Check out Citigroup's rebuttal in this paper: You Can't Blame the Mirror for Your Ugly Face. It happens to be an apt metaphor. Sure, it was becoming more expensive to insure Greek debt against default. But that wasn't because of mischievous hedge funds scheming in smoke-filled rooms; it was because Greece was dithering and making mousy squeaking noises about taming its out-of-control budget deficit.

So let's concede the demonizing-is-occurring-sometimes point up front.

But I think Salmon all too often misses the forest for the trees on credit default swaps. He extols them for supplying liquidity, and that has informational value for the larger bond market and contributes to efficiency in pricing. But, at least in my reading of him, he doesn't step back and look at the big picture. Namely, if financial bust-and-boom cycles are inevitable (and yes, they are), then it behooves us to look at what exacerbates and ameliorates them. And there is good evidence, from this last crisis, that a huge CDS market (that's now shrunk to $25 trillion notional from $50 to $60 trillion), changes a garden-variety financial crisis to a financial crisis on steroids.

Think of what happens in a financial crisis: credit tends to freeze or contract, making liquidity scarce. Now think of what happens right at the same time in the CDS market: there's a large hoovering up of liquidity. You have CDS writers scrambling to post collateral or make good on their bets on the debt of failed companies. They need money and tap available cash and sell assets, just when the economy needs more liquidity. Credit swaps are cyclical enhancers, in a bad way.

And there's more: default swaps are highly leveraged and become highly volatile in times of economic distress. So a CDS on Bank of America trades at 80 basis points, nice and steady, for four or five years, then boom -- all of a sudden Bank of America takes a huge writedown and the swap is zooming back and forth between 600 and 900 basis points. Multiply this by a handful of companies -- you can be assured in a downturn that others will be revealed to be on thin ice -- and now you've got large amounts of money sloshing back and forth, even before a default has been declared, as swap writers try to meet collateral obligations.

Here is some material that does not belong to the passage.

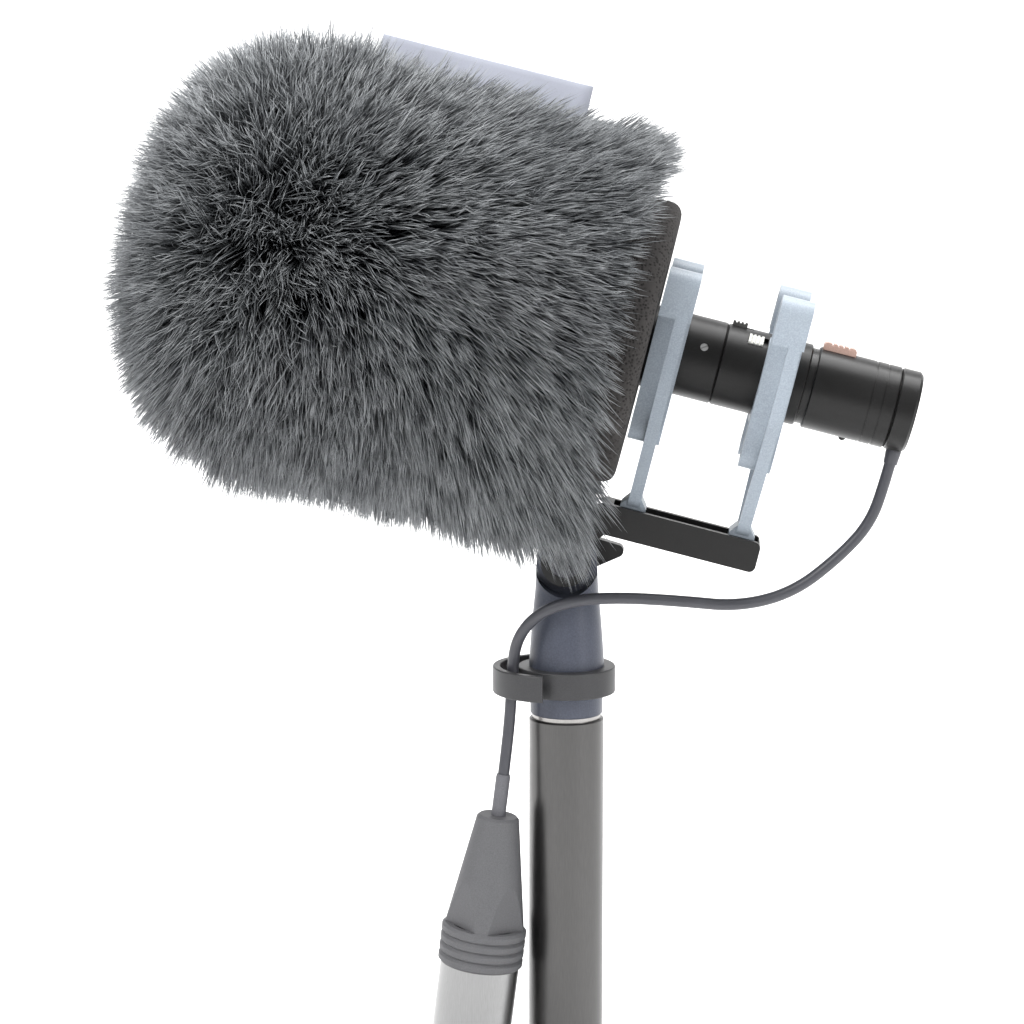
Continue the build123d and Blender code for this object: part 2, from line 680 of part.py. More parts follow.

All this volatility is not what the distressed financial system needs at this time, but that's what swaps contribute. As they add to systemic volatility, they can feedback-loop in an unpleasant way -- the posters of collateral, if they are not well hedged, can begin adding strains of their own in unexpected places.

And then, because our modern financial system is so interconnected, at some point the very interlaced network of swap sellers and buyers will expose a weak point. AIG was a big weak point last time -- and it was engaged in an undeniably stupid activity. But next time there will be another weak point, probably more subtle. We're not dumb enough, hopefully, to let another AIG write swap protection ad nauseum until the house burns down. But when the markets grow more volatile, and money is shifting back and forth to cover the multi-trillion-dollar exposures on credit default swaps, you can bet that there will be a weak point again -- it could be a hedge fund, a small one that goes down, that leads to cascading failures and, at some point, another giant bailout.

So all that -- the macro, systemic stuff -- is what I'm surprised Salmon doesn't spend more time thinking about because he's a really smart guy.

The suggestion right now is to put credit default swaps on exchanges for trading, to increase transparency and make exchanges the backstop for failure (and who backstops the exchanges? Three guesses and one hint: it rhymes with "shmaxpayers.") It may be worth trying that. But I think we also should look hard at the alternative: even though credit swaps do some micro-good for the market (pricing efficiency on little-traded bonds) they may do too much macro-bad to be allowed to exist.